With this as a baseline of understanding, I want to cover a plethora of mistakes I am seeing highly respected market participants making. I am hearing people take extreme stances on what is transpiring in markets right now. Investors over the last 15 years have gotten very comfortable having high concentrations of U.S. assets in their portfolio. When I began investing in the early 2000’s it was common to have a balanced mix of U.S., international, and emerging markets as part of an equity allocation. Some years international would perform best and sometimes the U.S. would perform better. Since the great financial crisis in 2008, the U.S. asset market has outperformed to such a degree that investors have started using 100% U.S. for their equity exposure. From January 2009 to March 2025 the S&P 500 has returned 674% according to Morningstar versus only 203% for the MSCI EAFE. This has created a generation of investors that have only known U.S. outperformance. This year, we are seeing a breakdown of some of the factors that have contributed to this outperformance and the returns have reversed.
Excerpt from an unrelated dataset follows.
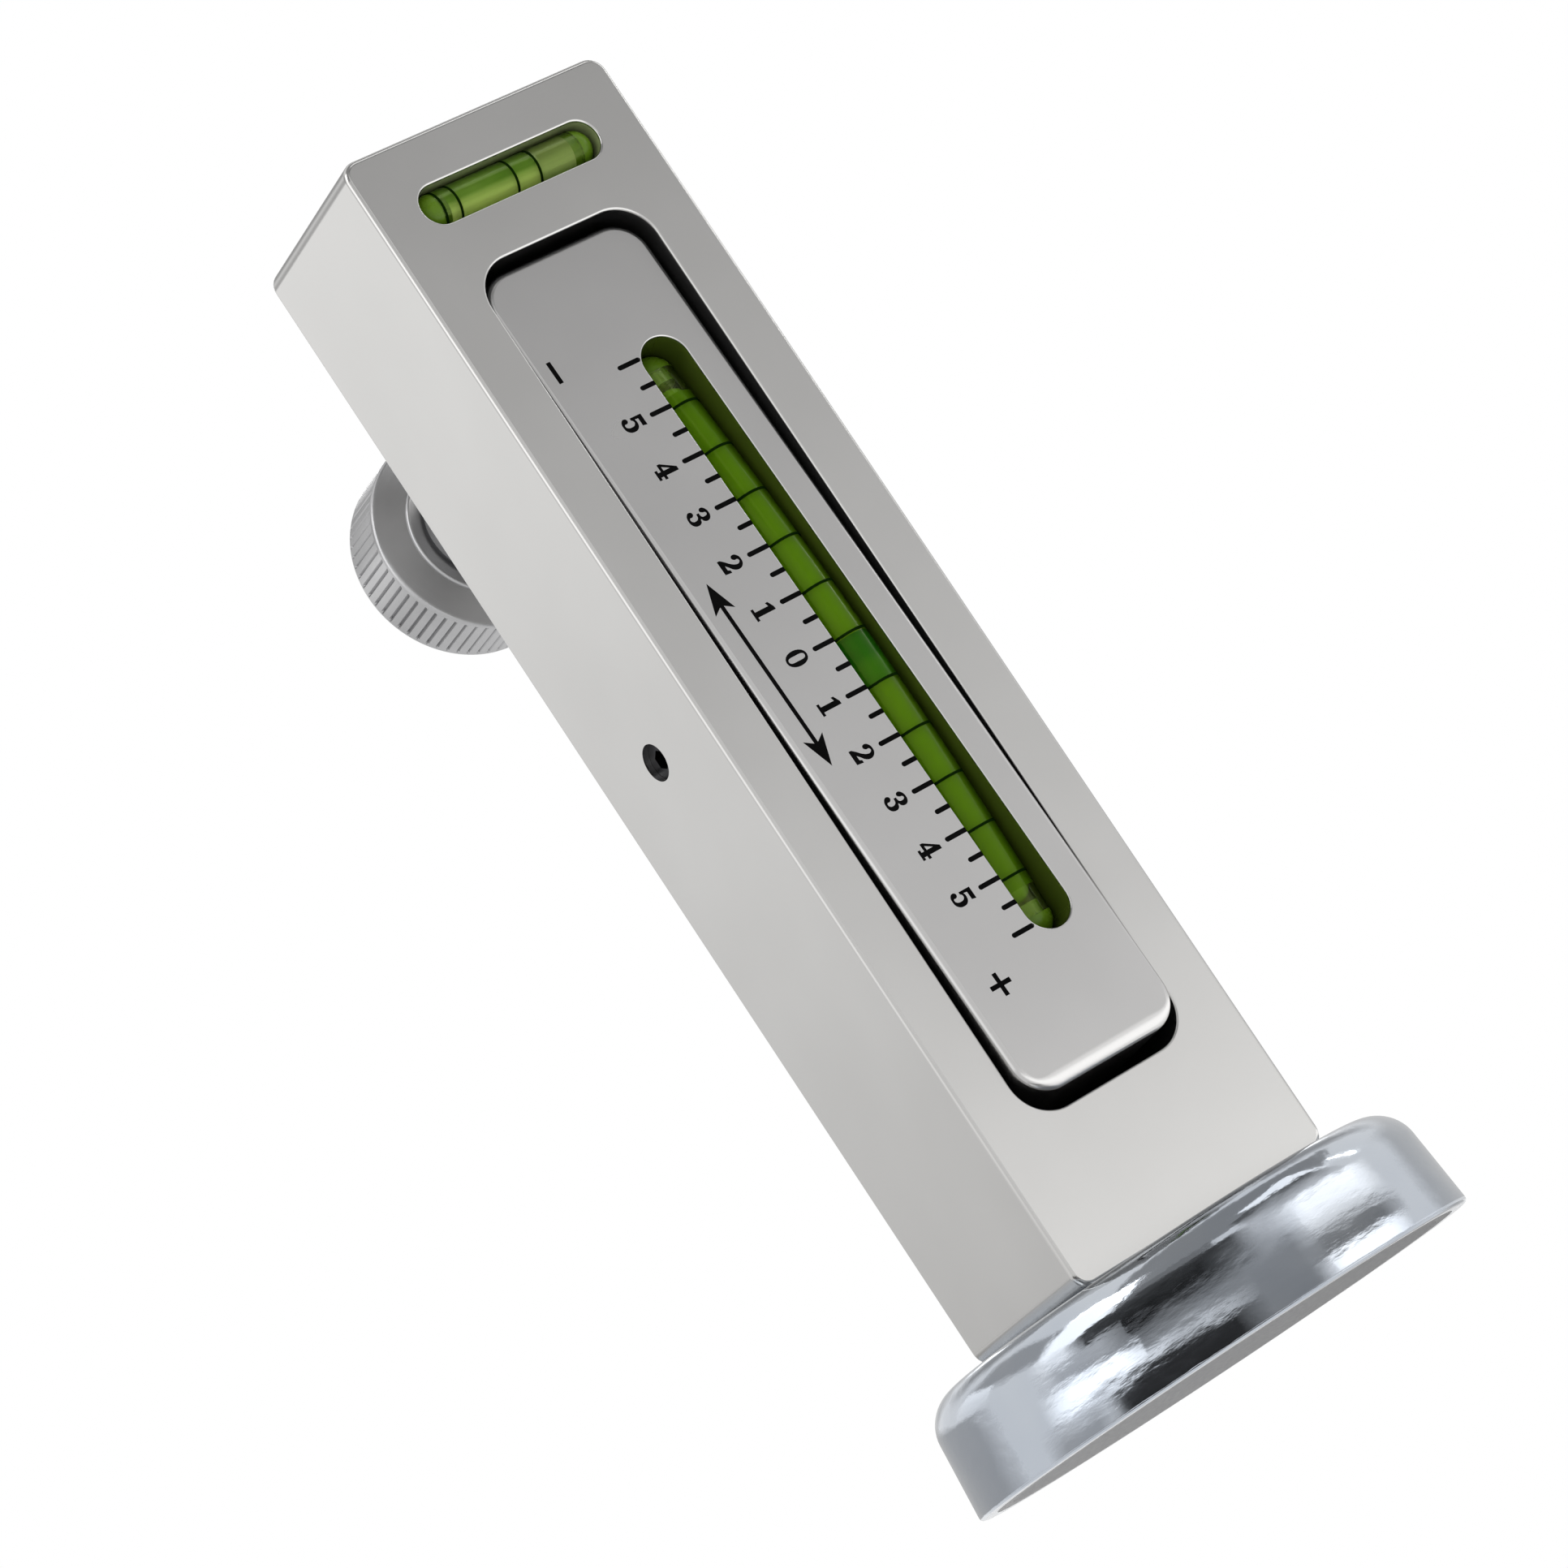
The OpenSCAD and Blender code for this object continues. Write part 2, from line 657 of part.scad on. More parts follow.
module main_vial_liquid() {
    plug_angle = (plug_len + fluid_gap) / pitch;
    bubble_r = bubble_share * vial_bore_r;
    bubble_sink = 0.25 * bubble_r; // how far the bubble's crown is cut off by the bore
    bubble_half = bubble_degrees * pitch / 2 - bubble_r;
    color([0.42, 0.60, 0.06]) at_rest_tilt() difference() {
        vial_arc(vial_bore_r - fluid_gap, vial_half_angle - plug_angle);
        on_vial(bubble_at) translate([vial_bore_r - bubble_r + bubble_sink, 0, 0]) {
            translate([0, 0, -bubble_half]) cylinder(r = bubble_r, h = 2 * bubble_half);
            for (side = [-1, 1]) translate([0, 0, side * bubble_half]) sphere(r = bubble_r);
        }
    }
}

module main_vial_rings() {
    numbered = scale_degrees - 1;
    color([0.10, 0.22, 0.02]) at_rest_tilt()
        for (degree = [-numbered : numbered]) on_vial(degree) difference() {
            cylinder(r = vial_r + seat + ring_t, h = ring_w, center = true);
            cylinder(r = vial_r + seat, h = 2 * ring_w, center = true);
        }
}

module main_vial_bed() {
    bed_h = 3.3;
    groove_r = vial_r + 3 * seat + ring_t;
    past_ends = 1.5; // degrees, so that the groove also clears the plugs' noses
    color([0.25, 0.30, 0.08]) at_rest_tilt() difference() {
        translate([vial_x, window_floor_y - seat, window_z]) stand_up()
            linear_extrude(bed_h) rotate(90) slot(window_h - 2 * seat, window_w - 2 * seat);
        vial_arc(groove_r, vial_half_angle + past_ends);
    }
}

// ---- Adjuster, moving ----

// The nut turns in the block so that its thread stays in line with the stud.
module trunnion_nut() {
    color([0.78, 0.62, 0.32]) translate([
        0,
        nut_y * cos(rest_tilt) - lever * sin(rest_tilt),
        pivot_z + lever * cos(rest_tilt) + nut_y * sin(rest_tilt)
    ]) difference() {
        bar_x(nut_r, -nut_half, nut_half);
        bar_y(stud_r + stud_play, -nut_d, nut_d);
    }
}

module knob() {
    groove_turn = 180 / knob_ribs;
    outline_r = knob_r - 2 * knob_chamfer; // where the hub's slope meets the rim
    past_ribs = 0.1; // the turned outline only cuts the ribs at their chamfers
    color([0.62, 0.62, 0.63]) translate([0, 0, knob_z]) difference() {
        intersection() {
            translate([0, knob_back_y + cut, 0]) stand_up()
                linear_extrude(knob_back_y - knob_face_y + 2 * cut)
                    polygon([for (i = [0 : 2 * knob_ribs - 1])
                        (knob_r - (i % 2) * knob_groove) * [cos(i * groove_turn), sin(i * groove_turn)]]);
            rotate([-90, 0, 0]) rotate_extrude() polygon([
                [0, knob_face_y], [knob_hub_r - knob_hub_chamfer, knob_face_y],
                [knob_hub_r, knob_face_y + knob_hub_chamfer],
                [outline_r, knob_rim_y], [knob_r - knob_chamfer, knob_rim_y],
                [knob_r + past_ribs, knob_rim_y + knob_chamfer + past_ribs],
                [knob_r + past_ribs, knob_back_y - knob_chamfer - past_ribs],
                [knob_r - knob_chamfer, knob_back_y], [0, knob_back_y]
            ]);
        }
        // shallow dish in the outer face
        bar_y(knob_r - knob_dish_rim, knob_back_y - knob_dish_depth, knob_back_y + cut);
        bar_y(stud_r + seat, knob_face_y - cut, knob_back_y + cut);
        translate([0, knob_rim_y + knob_t / 2, 0]) bar_x(knob_grub_r + seat, 0, knob_r + cut);
    }
}

module adjusting_stud() {
    tip_chamfer = 0.5;
    color([0.55, 0.56, 0.58]) translate([0, 0, knob_z]) rotate([-90, 0, 0])
        rotate_extrude() polygon([
            [0, stud_tip_y], [stud_r - tip_chamfer, stud_tip_y], [stud_r, stud_tip_y + tip_chamfer],
            [stud_r, stud_end_y - tip_chamfer], [stud_r - tip_chamfer, stud_end_y], [0, stud_end_y]
        ]);
}

module knob_grub_screw() {
    grub_start = stud_r + seat;
    color([0.10, 0.10, 0.11]) translate([0, knob_rim_y + knob_t / 2, knob_z])
        translate([knob_r - knob_grub_recess, 0, 0]) rotate([0, -90, 0])
            grub_screw(knob_grub_r, knob_r - knob_grub_recess - grub_start);
}

housing();
magnet_cup();
magnet_disc();
magnet_potting();
magnet_stud();
level_vial_tube();
level_vial_plugs();
level_vial_liquid();
level_vial_rings();
level_vial_bed();
pivot_pin();
pivot_grub_screws();
adjuster_barrel();
thrust_washer();
adjuster_spring();
scale_block();
pivot_bushes();
scale_marks();
main_vial_tube();
main_vial_plugs();
main_vial_liquid();
main_vial_rings();
main_vial_bed();
trunnion_nut();
knob();
adjusting_stud();
knob_grub_screw();
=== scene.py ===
"""Looks of a camber and caster gauge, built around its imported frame.

The frame holds every piece at its real size. This script replaces the pieces that show
most with finer ones, inlays the scale's numerals and signs, gives every piece its finish,
and sets up the studio. Lengths are in metres. Z runs up the bar, X is to the right seen
from the scale face, and the scale face looks along -Y.
"""

import logging
import math
from collections.abc import Callable, Iterator
from contextlib import contextmanager
from dataclasses import dataclass, replace
from enum import Enum

import bmesh
import bpy
from bpy.types import Material, NodeSocket, NodeTree, Object
from mathutils import Matrix, Vector

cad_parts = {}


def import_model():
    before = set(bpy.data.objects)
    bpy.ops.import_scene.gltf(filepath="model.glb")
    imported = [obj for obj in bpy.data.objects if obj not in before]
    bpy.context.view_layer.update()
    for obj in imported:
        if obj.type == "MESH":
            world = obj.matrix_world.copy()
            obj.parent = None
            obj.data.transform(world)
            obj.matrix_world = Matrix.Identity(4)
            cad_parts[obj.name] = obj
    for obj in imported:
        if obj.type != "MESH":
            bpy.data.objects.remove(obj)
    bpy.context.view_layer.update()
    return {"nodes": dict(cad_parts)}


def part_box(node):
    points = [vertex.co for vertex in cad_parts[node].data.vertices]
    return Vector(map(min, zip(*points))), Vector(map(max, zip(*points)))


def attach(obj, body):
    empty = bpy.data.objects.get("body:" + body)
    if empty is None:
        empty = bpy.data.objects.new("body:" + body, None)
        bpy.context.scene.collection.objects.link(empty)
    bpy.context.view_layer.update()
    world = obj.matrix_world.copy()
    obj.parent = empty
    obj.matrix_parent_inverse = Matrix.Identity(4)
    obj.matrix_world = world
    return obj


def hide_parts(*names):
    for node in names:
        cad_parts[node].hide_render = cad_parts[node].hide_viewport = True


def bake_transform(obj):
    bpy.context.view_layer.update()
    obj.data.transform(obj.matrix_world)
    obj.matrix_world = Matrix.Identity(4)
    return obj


LOG = logging.getLogger("gauge")
MM = 0.001
NEAR = 0.02 * MM  # two places closer than this count as one
OVERRUN = 1.0 * MM  # how far a cutter runs past the face that it opens
DOUBLE = 0.002 * MM  # two vertices closer than this are merged
SMOOTH_ANGLE = math.radians(32)
FACING = 0.9  # how much of a face's normal lies along an axis that the face looks along
FLAT_WEIGHT = 80  # how much large faces outweigh small ones in the shading, from 1 to 100
ROUND_END = 0.4999  # a corner's radius over the width of a slot with round ends

Colour = tuple[float, float, float]
Point = tuple[float, float, float]
WHITE: Colour = (1.0, 1.0, 1.0)
PlaceTest = Callable[[Vector], bool]
TwoPlaceTest = Callable[[Vector, Vector], bool]


# ---- Modelling helpers ----


def deselect_all() -> None:
    """Go to object mode with nothing selected."""
    if bpy.context.object is not None and bpy.context.object.mode != "OBJECT":
        bpy.ops.object.mode_set(mode="OBJECT")
    bpy.ops.object.select_all(action="DESELECT")


def activate(obj: Object) -> None:
    """Select one object alone and make it the active one."""
    deselect_all()
    obj.select_set(True)
    bpy.context.view_layer.objects.active = obj


def claim(name: str) -> Object:
    """Name the object that an add operator has just made, and apply its transform.

    Args:
        name: The new object's name.

    Returns:
        The object, with its place in its mesh.
    """
    obj = bpy.context.object
    obj.name = name
    obj.data.name = name
    activate(obj)
    bpy.ops.object.transform_apply(location=True, rotation=True, scale=True)
    return obj


@contextmanager
def editing(obj: Object) -> Iterator[None]:
    """Hold an object in edit mode with nothing selected, and leave edit mode afterwards.

    Args:
        obj: The object.

    Yields:
        Nothing, while the object is in edit mode.
    """
    activate(obj)
    bpy.ops.object.mode_set(mode="EDIT")
    bpy.ops.mesh.select_all(action="DESELECT")
    try:
        yield
    finally:
        bpy.ops.object.mode_set(mode="OBJECT")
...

According to Morningstar, through the first quarter the MSCI EAFE is up 6.86% versus the S&P 500 being down -4.37%. This in and of itself is not earth shattering, but it is noteworthy. I think people are having a hard time reconciling the underlining reason for this.
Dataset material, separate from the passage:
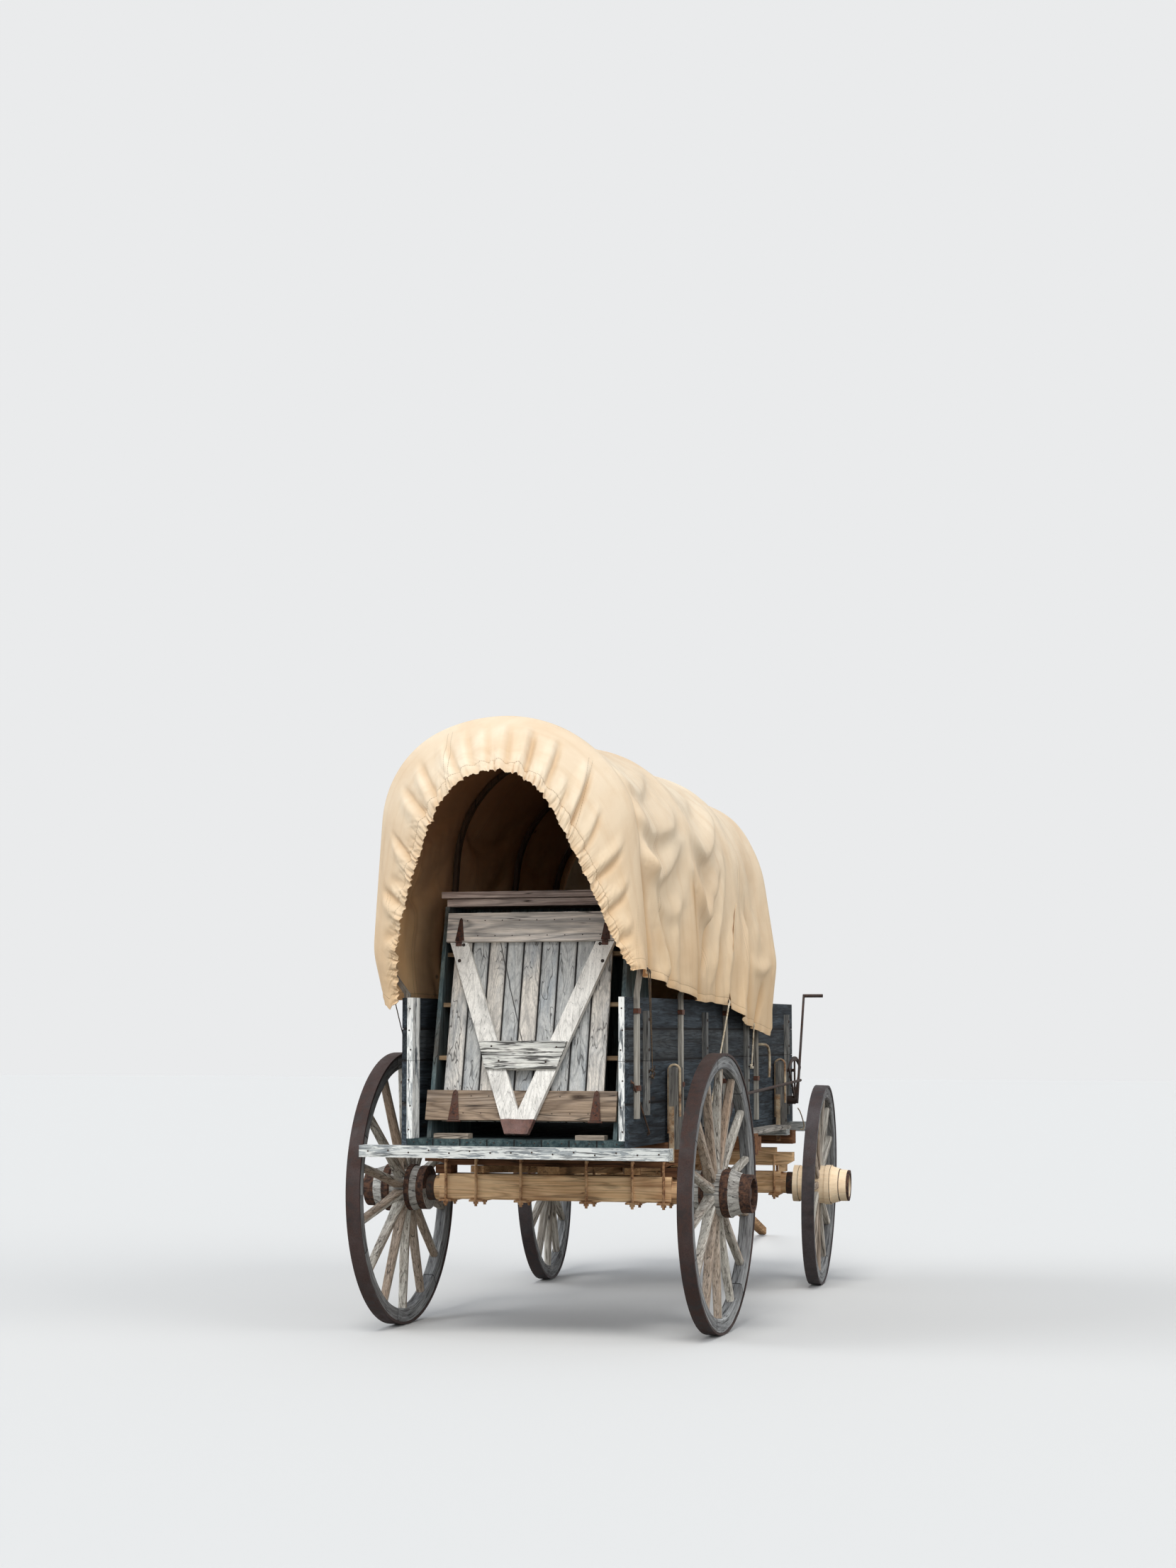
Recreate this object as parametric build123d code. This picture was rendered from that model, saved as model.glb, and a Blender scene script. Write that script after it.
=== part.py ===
from build123d import *
import math
import os

# A covered farm wagon with a cook's cupboard in its tail, in millimetres.
# While it is drawn, X is to the right, Y forward from the rear axle, Z up from the ground.
# At the end all of it moves along Y so that the middle of its length is at the origin.

# Wheels
track = 1600.0
wheelbase = 2404.0
tyre_width = 69.0
tyre_thick = 12.0
felloe_width = 58.0
felloe_depth = 62.0
felloe_chamfer = 7.0
spoke_dish = 20.0
spoke_root_radius = 90.0
spoke_chamfer = 7.0
running_gap = 0.3
press_gap = 0.1
# how far a tool that cuts right through stands out past what it cuts
cut_margin = 60.0
# rear and front wheels: outer diameter, number of spokes, lean of the top in degrees, hub size share
wheel_table = {
    "rear": (1321.0, 14, 0.5, 1.0),
    "front": (1118.0, 12, 1.9, 0.96),
}
# hub outline: place along the axle from the tyre's middle plane, radius (bands stand proud)
hub_outline = [
    (-145, 106), (-107, 106), (-107, 101), (-72, 106), (-72, 112), (-46, 112), (-46, 110),
    (36, 110), (36, 115), (72, 115), (72, 109), (120, 95), (120, 92), (172, 90),
]
hub_back = -145.0
hub_recess_start = 124.0
hub_nose = 172.0
hub_recess_radius = 72.0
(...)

For a plethora of reasons, the world has tended to work like this for decades. The U.S. equity market outperforms. When the U.S. equity market wobbles, treasury bonds support equities. This allowed people to build a portfolio of two main assets, U.S. stocks and U.S. treasury bonds. For years and years this worked perfectly. Your stocks go up but when they don’t your bonds go up. This worked until 2022. Since then, stocks and bonds have tended to trade in the same direction. Meaning, stocks up, bonds up; stocks down bonds down. Unless you have studied market history and realize that this increase in stock/bond correlation is typical within high inflation regimes you will be taken by surprise. Similar to the increase in correlations, I think we are in the beginning of another market shift that has not been seen in quite some time. That is a dollar currency weakening shift that allows international market outperformance. If you are a European investor that has a portfolio of overweight U.S. assets, you are not only dealing with the fact that the U.S. stock market has underperformed the international market by 10%, but you have also lost 10% more in your currency exchange. The U.S. dollar has fallen 10% versus the euro so far this year. What this means is that a European investor, if they did not hedge out the currency, is down 10% in relative equity performance plus 10% in currency differential for a 20% potential loss. This is causing foreign investment into U.S. assets to be reconsidered, and foreign investors look to be tilting away from being overweight in U.S. assets.
I have said everything up to this point to get to what I really want to comment on. I am hearing people lose their minds saying hyperbolic statements like “The End of the U.S. Empire”, “The End of U.S. Exceptionalism”, or on the other side “I disagree with the ‘End of U.S. Exceptionalism’ logic”. This is causing regular investors to make crazy portfolio moves. I am much more of a long-term market participant. I want to be diversified and have the framework that I outlined in the beginning. I believe that if you have a well-constructed, diverse portfolio, that you can stay invested through all the “insert the next bold headline here” mania.
One of my favorite investors of all time is Peter Lynch. He gave a speech to the National Press Club in 1994. In it he said this, “You should study history, and history is the important thing you learn from. What you learn from history is that the market goes down, it goes down a lot. The math is simple. There’s been 93 years this century. (This is easy to do) The market has had 50 declines of 10% or more. So, 50 declines in 93 years, about once every two years the market falls 10%. We call that a correction, that means, that’s a euphemism for losing a lot of money rapidly. We call it a correction. So 50 declines in 93 years, about once every two years the market falls 10%. Of those 50 declines, 15 have been 25% or more. That’s known as a “bear market.” We’ve had 15 declines {of at least 25%} in 93 years, so every six years, the market has a 25% decline. That’s all you need to know. You need to know the market is going to go down sometimes. If you’re not ready for that, you shouldn’t own stocks.” I want to put this quote in here to remind us that market returns are not predictable. What we can do to minimize these corrections and bear markets is diversify and construct portfolios in such a way that these big drawdowns hurt less. These are my big takeaways: study history, don’t neglect good portfolio construction habits, and don’t let panic inducing headlines cause you to shift your long-term objectives.